Position of peritoneum surrounding the organs in the body

What is peritonitis?

Peritonitis is an infection of the lining of the belly (peritoneum). It causes pain and swelling inside the belly. It may also cause a fever.

This infection can happen in people who use peritoneal dialysis (PD). PD uses a dialysis fluid and the lining of the belly to filter toxins from the blood. The fluid enters and leaves the belly through a soft tube called a catheter. The place where the catheter comes out of your body is called the dialysis access. You may get peritonitis if the catheter is not kept clean. You can also get it if the area around the access is not clean, even if you can't see any infection.

This infection is serious. Even if your symptoms are mild, you need medical care right away. Without treatment, the illness gets worse fast and can be life-threatening.

What are the symptoms?

Symptoms of peritonitis include:

  • Swelling of the belly, which may feel hard (rigid).
  • Severe pain and tenderness in the belly.
  • Fever.
  • Nausea and vomiting.
  • Diarrhea.
  • Dialysis fluid that is cloudy or changes colour.
  • Pus draining from the access site.

How can you prevent it?

Take these steps to help prevent peritonitis.

  • Keep your access clean and dry. Check it every day for signs of infection, such as:
    • Increased pain, swelling, warmth, or redness.
    • Red streaks leading from the access site.
    • Pus draining from the access site.
  • Keep the end of your catheter covered when it is not in use.
  • Always wash your hands with soap and water before you touch your catheter.
  • Avoid swimming and bathing unless your dialysis team has told you it is okay. Always clean and dry your catheter and access right away after you get wet.
  • Follow your doctor's instructions for showering.

How is it treated?

Your doctor may test your dialysis fluid. The test can help find the cause of your symptoms. And it can help your doctor decide which medicines will work best to treat the infection.

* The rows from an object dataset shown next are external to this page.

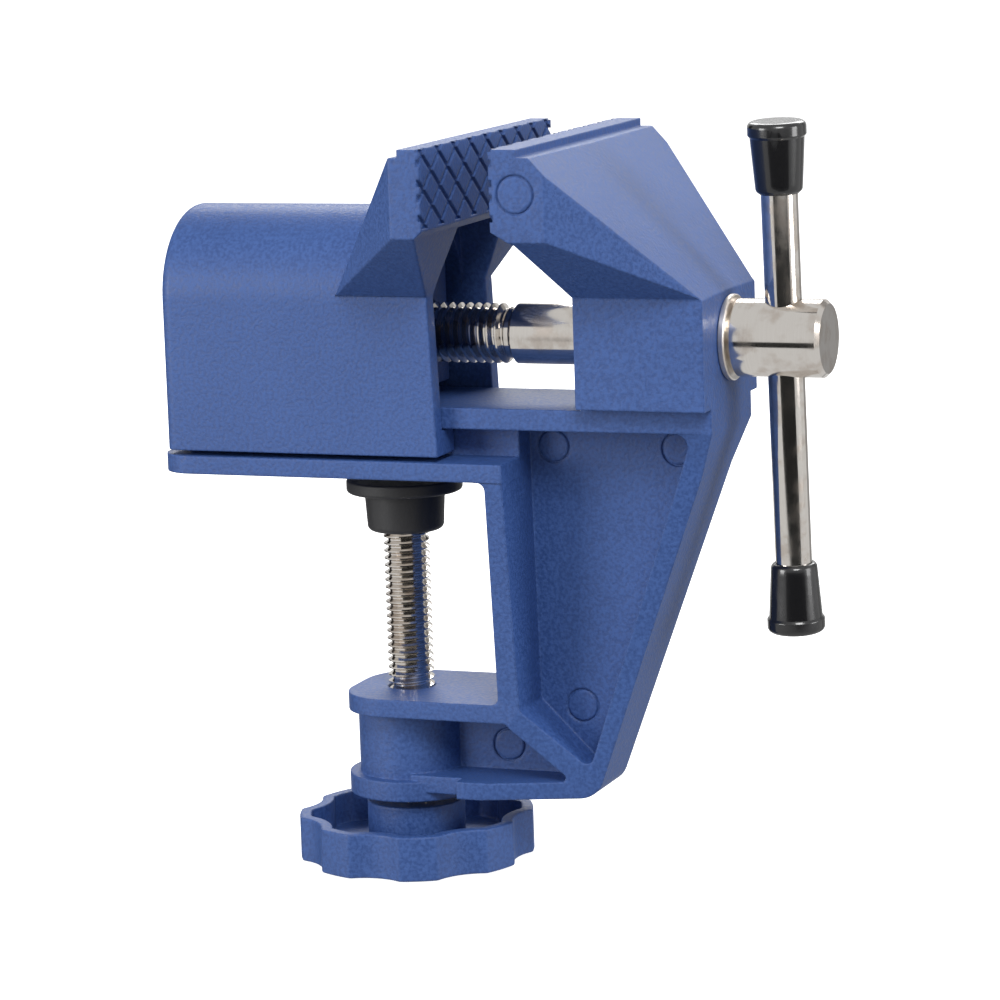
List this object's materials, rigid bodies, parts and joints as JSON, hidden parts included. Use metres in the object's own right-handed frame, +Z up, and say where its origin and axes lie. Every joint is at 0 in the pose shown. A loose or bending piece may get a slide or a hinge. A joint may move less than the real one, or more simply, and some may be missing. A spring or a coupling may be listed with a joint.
{
  "type": "table clamp bench vise",
  "caption": "Small table-clamp bench vise: a hollow sliding jaw runs on a T-rail, drawn by a lead screw with a sliding handle bar; a screw clamp below holds it to a table edge.",
  "frame": {"origin": "where the clamp screw's axis meets the underside of the table plate, on the plane of symmetry", "axes": "+X along the lead screw towards its handle, +Y to the far side as seen with the handle on the right, +Z up"},
  "size_m": [0.1134, 0.06, 0.125],
  "materials": {
    "blue_paint": "semi-gloss",
    "zinc_steel": "bright zinc plated",
    "nickel_steel": "bright",
    "black_gloss": "gloss",
    "black_matte": "matte"
  },
  "bodies": {
    "frame": {"frame": "blue_paint", "thrust_washer": "zinc_steel", "back_washer": "zinc_steel"},
    "jaw": {"sliding_jaw": "blue_paint", "jaw_nut": "zinc_steel"},
    "lead_screw": {"lead_screw": "nickel_steel", "retaining_ring": "zinc_steel"},
    "handle": {"handle_bar": "nickel_steel", "upper_cap": "black_gloss", "lower_cap": "black_gloss"},
    "pad": {"clamp_pad": "black_matte"},
    "clamp_screw": {"clamp_screw": "nickel_steel", "clamp_knob": "blue_paint", "knob_washer": "zinc_steel", "knob_screw": "zinc_steel"}
  },
  "joints": [
    {"name": "lead_screw_turn", "type": "hinge", "parent": "frame", "child": "lead_screw", "pos_m": [0, 0, 0.0226], "axis": [1, 0, 0], "range_deg": [-2780, 4360]},
    {"name": "jaw_slide", "type": "slide", "parent": "frame", "child": "jaw", "axis": [1, 0, 0], "range_m": [-0.0182, 0.0116]},
    {"name": "handle_slide", "type": "slide", "parent": "lead_screw", "child": "handle", "axis": [0, -0.0628, 0.998], "range_m": [-0.0172, 0.0308]},
    {"name": "clamp_screw_turn", "type": "hinge", "parent": "pad", "child": "clamp_screw", "pos_m": [0, 0, -0.05], "axis": [0, 0, 1], "range_deg": [-7200, 430]},
    {"name": "clamp_travel", "type": "slide", "parent": "frame", "child": "pad", "axis": [0, 0, 1], "range_m": [-0.0251, 0.0015]}
  ],
  "couplings": [
    {"joint": "jaw_slide", "follows": "lead_screw_turn", "m_per_rad": -0.00023873},
    {"joint": "clamp_travel", "follows": "clamp_screw_turn", "m_per_rad": 0.00019894}
  ]
}
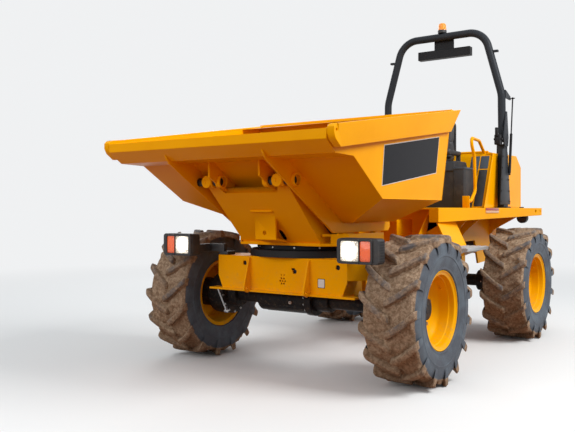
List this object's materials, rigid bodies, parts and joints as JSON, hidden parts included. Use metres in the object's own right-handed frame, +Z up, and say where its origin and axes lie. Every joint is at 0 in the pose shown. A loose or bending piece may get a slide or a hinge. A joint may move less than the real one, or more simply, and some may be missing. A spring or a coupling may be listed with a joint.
{
  "type": "site dumper",
  "caption": "Articulated four-wheel site dumper with an open swivelling, forward-tipping skip, a driver's platform and a folding roll frame.",
  "frame": {"origin": "on the ground under the middle of the machine's length and width", "axes": "+Z up, +Y towards the rear (the machine faces -Y), +X to the machine's left"},
  "size_m": [2.37, 4.47, 3.2533],
  "materials": {
    "yellow_paint": "gloss",
    "rim_paint": "satin",
    "black_paint": "satin",
    "dark_grey_paint": "satin",
    "cowl_panel": "satin",
    "tyre": "worn",
    "rod_chrome": "polished",
    "pin_steel": "satin",
    "galvanised": "satin",
    "engine_iron": "matte",
    "black_plastic": "matte",
    "clear_lens": "clear",
    "orange_lens": "gloss",
    "amber_lens": "gloss",
    "seat_cover": "matte"
  },
  "bodies": {
    "rear_chassis": {"rear_frame": "yellow_paint", "platform": "yellow_paint", "steps": "galvanised", "side_tanks": "black_paint", "rear_axle": "black_paint", "engine_block": "engine_iron", "engine_cowl": "cowl_panel", "rear_grille": "black_paint", "seat_base": "black_plastic", "seat": "seat_cover", "steering_console": "black_plastic", "grab_rails": "yellow_paint", "rops_posts": "dark_grey_paint", "tail_lamps": "black_plastic"},
    "engine_lid": {"engine_cover": "yellow_paint"},
    "front_chassis": {"front_frame": "yellow_paint", "front_axle": "black_paint", "slew_ring": "black_paint", "headlamps": "black_plastic", "headlamp_lenses": "clear_lens", "indicator_lenses": "orange_lens"},
    "swivel": {"swivel_frame": "yellow_paint", "tip_pins": "pin_steel"},
    "skip": {"skip_tub": "yellow_paint", "skip_rim": "yellow_paint", "skip_ribs": "yellow_paint"},
    "tip_barrel": {"tip_ram_barrel": "black_paint"},
    "tip_rod": {"tip_ram_rod": "rod_chrome"},
    "steer_left_barrel": {"steer_ram_left_barrel": "black_paint"},
    "steer_left_rod": {"steer_ram_left_rod": "rod_chrome"},
    "steer_right_barrel": {"steer_ram_right_barrel": "black_paint"},
    "steer_right_rod": {"steer_ram_right_rod": "rod_chrome"},
    "roll_frame": {"rops_hoop": "dark_grey_paint", "beacon_base": "black_plastic", "beacon_lens": "amber_lens", "lamp_board": "black_paint"},
    "strut_barrel": {"rops_strut_barrel": "black_paint"},
    "strut_rod": {"rops_strut_rod": "black_paint"},
    "wheel_front_left": {"tyre_front_left": "tyre", "rim_front_left": "rim_paint"},
    "wheel_front_right": {"tyre_front_right": "tyre", "rim_front_right": "rim_paint"},
    "wheel_rear_left": {"tyre_rear_left": "tyre", "rim_rear_left": "rim_paint"},
    "wheel_rear_right": {"tyre_rear_right": "tyre", "rim_rear_right": "rim_paint"}
  },
  "joints": [
    {"name": "steer", "type": "hinge", "parent": "rear_chassis", "child": "front_chassis", "pos_m": [0, 0.025, 0.6], "axis": [0, 0, 1], "range_deg": [-33, 33]},
    {"name": "slew", "type": "hinge", "parent": "front_chassis", "child": "swivel", "pos_m": [0, -0.985, 0.91], "axis": [0, 0, 1], "range_deg": [-90, 90]},
    {"name": "tip", "type": "hinge", "parent": "swivel", "child": "skip", "pos_m": [0, -1.83, 1.418], "axis": [1, 0, 0], "range_deg": [0, 65]},
    {"name": "tip_ram_swing", "type": "hinge", "parent": "swivel", "child": "tip_barrel", "pos_m": [0, -1.355, 1.04], "axis": [1, 0, 0], "range_deg": [-0.5, 73.28]},
    {"name": "tip_ram_slide", "type": "slide", "parent": "tip_barrel", "child": "tip_rod", "axis": [0, 0.9997, 0.0244], "range_m": [-0.002, 0.6372]},
    {"name": "roll_frame_fold", "type": "hinge", "parent": "rear_chassis", "child": "roll_frame", "pos_m": [0, 1.655, 1.96], "axis": [-1, 0, 0], "range_deg": [0, 90]},
    {"name": "strut_swing", "type": "hinge", "parent": "rear_chassis", "child": "strut_barrel", "pos_m": [0.725, 1.695, 1.59], "axis": [-1, 0, 0], "range_deg": [-0.5, 53.04]},
    {"name": "strut_slide", "type": "slide", "parent": "strut_barrel", "child": "strut_rod", "axis": [0, 0.1301, 0.9915], "range_m": [-0.3586, 0.002]},
    {"name": "cover_lift", "type": "hinge", "parent": "rear_chassis", "child": "engine_lid", "pos_m": [0, 1.485, 1.814], "axis": [1, 0, 0], "range_deg": [0, 55]},
    {"name": "steer_ram_left_swing", "type": "hinge", "parent": "rear_chassis", "child": "steer_left_barrel", "pos_m": [0.3, 0.395, 0.6], "axis": [0, 0, 1], "range_deg": [-16.87, 16.87]},
    {"name": "steer_ram_left_slide", "type": "slide", "parent": "steer_left_barrel", "child": "steer_left_rod", "axis": [-0.0267, -0.9996, 0], "range_m": [-0.1667, 0.1667]},
    {"name": "steer_ram_right_swing", "type": "hinge", "parent": "rear_chassis", "child": "steer_right_barrel", "pos_m": [-0.3, 0.395, 0.6], "axis": [0, 0, 1], "range_deg": [-16.87, 16.87]},
    {"name": "steer_ram_right_slide", "type": "slide", "parent": "steer_right_barrel", "child": "steer_right_rod", "axis": [0.0267, -0.9996, 0], "range_m": [-0.1667, 0.1667]},
    {"name": "wheel_front_left_spin", "type": "hinge", "parent": "front_chassis", "child": "wheel_front_left", "pos_m": [0.9825, -1.105, 0.525], "axis": [1, 0, 0], "continuous": true},
    {"name": "wheel_front_right_spin", "type": "hinge", "parent": "front_chassis", "child": "wheel_front_right", "pos_m": [-0.9825, -1.105, 0.525], "axis": [1, 0, 0], "continuous": true},
    {"name": "wheel_rear_left_spin", "type": "hinge", "parent": "rear_chassis", "child": "wheel_rear_left", "pos_m": [0.9825, 1.159, 0.525], "axis": [1, 0, 0], "continuous": true},
    {"name": "wheel_rear_right_spin", "type": "hinge", "parent": "rear_chassis", "child": "wheel_rear_right", "pos_m": [-0.9825, 1.159, 0.525], "axis": [1, 0, 0], "continuous": true}
  ],
  "couplings": [
    {"joint": "tip_ram_swing", "follows": "tip", "ratio": 1.1198},
    {"joint": "tip_ram_slide", "follows": "tip", "m_per_rad": 0.55995},
    {"joint": "steer_ram_left_swing", "follows": "steer", "ratio": 0.49605},
    {"joint": "steer_ram_left_slide", "follows": "steer", "m_per_rad": -0.28604},
    {"joint": "steer_ram_right_swing", "follows": "steer", "ratio": 0.49605},
    {"joint": "steer_ram_right_slide", "follows": "steer", "m_per_rad": 0.28604},
    {"joint": "strut_swing", "follows": "roll_frame_fold", "ratio": 0.58379},
    {"joint": "strut_slide", "follows": "roll_frame_fold", "m_per_rad": -0.22703}
  ]
}
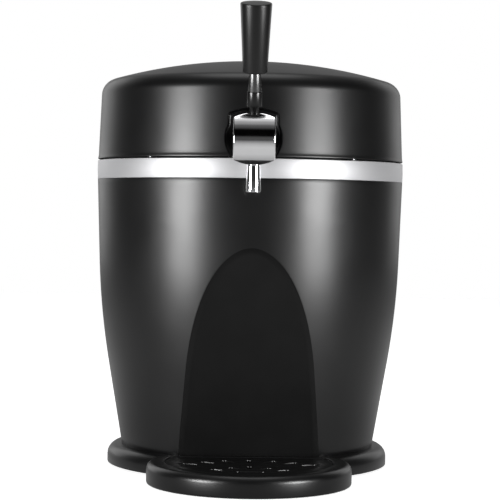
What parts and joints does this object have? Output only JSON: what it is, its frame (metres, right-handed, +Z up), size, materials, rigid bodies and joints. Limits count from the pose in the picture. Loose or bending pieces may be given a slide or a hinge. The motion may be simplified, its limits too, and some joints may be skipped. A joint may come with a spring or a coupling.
{
  "type": "tabletop keg beer dispenser",
  "caption": "Barrel-shaped countertop cooler for a mini keg, with a hinged domed lid that carries a lever tap, a steel band, a front niche and a drip tray.",
  "frame": {"origin": "on the table under the keg's axis, which is the centre of the footprint from the drip tray's front edge to the rear sockets", "axes": "+Z up, -Y to the front where the tap and the drip tray are, +X to the right seen from the front"},
  "size_m": [0.27, 0.4182, 0.3914],
  "materials": {
    "cabinet_plastic": "satin black moulded plastic with a fine texture",
    "base_plastic": "semi-gloss black moulded plastic",
    "trim_steel": "brushed, satin",
    "tap_chrome": "polished",
    "handle_plastic": "semi-gloss black",
    "inner_plastic": "moulded, dark grey",
    "rubber": "matte",
    "liner_aluminium": "satin",
    "sink_aluminium": "extruded",
    "screw_steel": "zinc plated",
    "hinge_steel": "black powder coat",
    "foam": "rigid insulating foam",
    "ceramic": "ceramic plates",
    "board": "green solder mask",
    "winding": "taped winding on a ferrite core",
    "capacitor_sleeve": "shrink sleeve",
    "wire_red": "PVC insulation",
    "wire_black": "PVC insulation",
    "wire_brown": "PVC insulation",
    "switch_red": "moulded red",
    "tube": "food-grade hose"
  },
  "bodies": {
    "cabinet": {"base_plinth": "base_plastic", "base_cover_plate": "inner_plastic", "base_screws": "screw_steel", "rubber_feet": "rubber", "body_shell": "cabinet_plastic", "trim_ring": "trim_steel", "collar_ring": "inner_plastic", "keg_liner": "liner_aluminium", "foam_jacket": "foam", "floor_insulation": "foam", "keg_rest_pad": "rubber", "cold_block": "sink_aluminium", "peltier_module": "ceramic", "hot_heatsink": "sink_aluminium", "heatsink_screws": "screw_steel", "fan_frame": "inner_plastic", "fan_screws": "screw_steel", "rear_cover": "cabinet_plastic", "rear_cover_screws": "screw_steel", "vent_grille": "cabinet_plastic", "power_board": "board", "transformer": "winding", "capacitors": "capacitor_sleeve", "control_board": "board", "temperature_sensor": "screw_steel", "peltier_leads": "wire_red", "fan_lead": "wire_black", "mains_leads": "wire_brown", "sensor_lead": "wire_black", "power_inlet": "inner_plastic", "inlet_pins": "screw_steel", "switch_housing": "inner_plastic", "hinge_bracket": "hinge_steel", "hinge_screws": "screw_steel", "hinge_pin": "screw_steel"},
    "lid": {"lid_shell": "cabinet_plastic", "lid_liner": "inner_plastic", "lid_foam": "foam", "lid_gasket": "rubber", "lid_screws": "screw_steel", "hinge_arm": "hinge_steel", "hinge_arm_screws": "screw_steel", "tap_body": "inner_plastic", "tap_cover": "tap_chrome", "shank_nut": "screw_steel", "spout": "tap_chrome", "valve_seat": "rubber", "valve_spring": "screw_steel", "lever_pin": "screw_steel", "beer_line": "tube", "keg_coupler": "inner_plastic", "coupler_seal": "rubber"},
    "tap_lever": {"lever_stem": "handle_plastic", "lever_collar": "tap_chrome", "lever_grip": "handle_plastic"},
    "valve": {"valve_plunger": "screw_steel"},
    "tray": {"drip_tray": "base_plastic"},
    "grille": {"drip_grille": "base_plastic"},
    "fan": {"fan_rotor": "inner_plastic"},
    "power_switch": {"switch_rocker": "switch_red"}
  },
  "joints": [
    {"name": "lid_hinge", "type": "hinge", "parent": "cabinet", "child": "lid", "pos_m": [0, 0.143, 0.262], "axis": [-1, 0, 0], "range_deg": [0, 85]},
    {"name": "tap_pull", "type": "hinge", "parent": "lid", "child": "tap_lever", "pos_m": [0, -0.148, 0.296], "axis": [1, 0, 0], "range_deg": [0, 20], "stiffness_Nm_per_rad": 0.15, "springref_deg": -20.05},
    {"name": "valve_slide", "type": "slide", "parent": "lid", "child": "valve", "axis": [0, 0, -1], "range_m": [0, 0.0021], "deforming": ["valve_spring"]},
    {"name": "tray_pull", "type": "slide", "parent": "cabinet", "child": "tray", "axis": [0, -1, 0], "range_m": [0, 0.12]},
    {"name": "grille_lift", "type": "slide", "parent": "tray", "child": "grille", "axis": [0, 0, 1], "range_m": [0, 0.02]},
    {"name": "fan_spin", "type": "hinge", "parent": "cabinet", "child": "fan", "pos_m": [0, 0.15, 0.12], "axis": [0, 1, 0], "continuous": true},
    {"name": "switch_rock", "type": "hinge", "parent": "cabinet", "child": "power_switch", "pos_m": [0.036, 0.199, 0.054], "axis": [1, 0, 0], "range_deg": [0, 16]}
  ],
  "couplings": [
    {"joint": "valve_slide", "follows": "tap_pull", "m_per_rad": 0.0058}
  ]
}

Your doctor will give you antibiotics to treat the infection. If you use peritoneal dialysis and the infection is minor, the medicine may be added to the dialysis fluid.

Your dialysis team may decide to change the way you do dialysis. The doctor may give you a new access while the old one heals. Or, instead of peritoneal dialysis, you may start using hemodialysis. It uses a machine instead of the lining of the belly to filter waste from the blood.

Follow-up care is a key part of your treatment and safety. Be sure to make and go to all appointments, and call your doctor or nurse advice line (811 in most provinces and territories) if you are having problems. It's also a good idea to know your test results and keep a list of the medicines you take.